Many people believe that creativity is a gift. Something you either “have” or you don’t. You are either an artistic soul or you have an analytical mind and you have to stick to Excel. This is one of the most harmful lies that circulates in the world. Because creativity is not a character trait, it is a decision you make every day.
What is creativity?
In the psychological literature, you will find many different definitions of creativity. One refers to the ability to create new ideas, another to generate solutions that are both new and useful. It all boils down to the fact that creativity is the ability to think outside the box in specific conditions. And this skill can be learned. Just like you learn to present, manage people, or write a strategy.
Why is it so important?
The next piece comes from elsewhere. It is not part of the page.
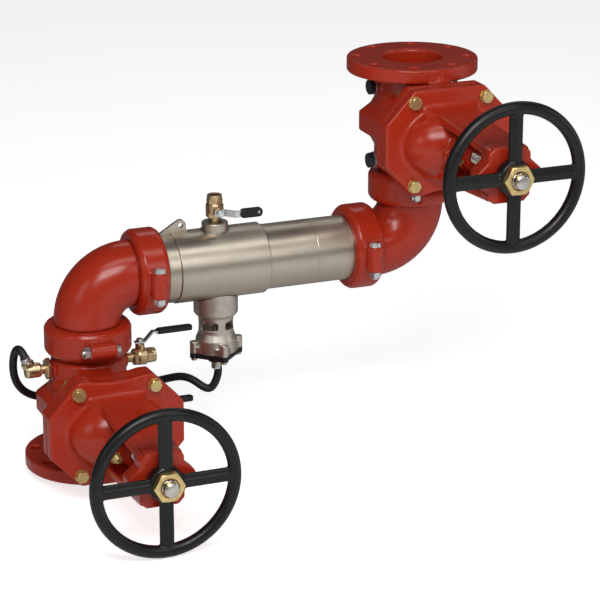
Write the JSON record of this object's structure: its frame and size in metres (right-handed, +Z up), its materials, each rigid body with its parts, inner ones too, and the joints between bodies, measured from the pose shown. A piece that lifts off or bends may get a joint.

Because in today's business, enterprise, education, and life in general, innovation has become an inseparable element of everyday life. If you can't create ideas, adapt, react in a non-standard way, you're out of the game. And it's not about creating revolutionary products. It's about the way you write emails, conduct conversations, solve tasks. That's where true creativity begins.
Do you feel like being creative? It's not about inspiration. It's about decision, discipline, and acting despite doubts. It's about the habit of looking at the world from a different perspective.
Creativity training begins with abandoning perfection
Want to be creative? Then stop trying to be perfect. Seriously. Perfectionism is the biggest killer of creativity, “doing something perfectly” doesn’t give you the space to create something new.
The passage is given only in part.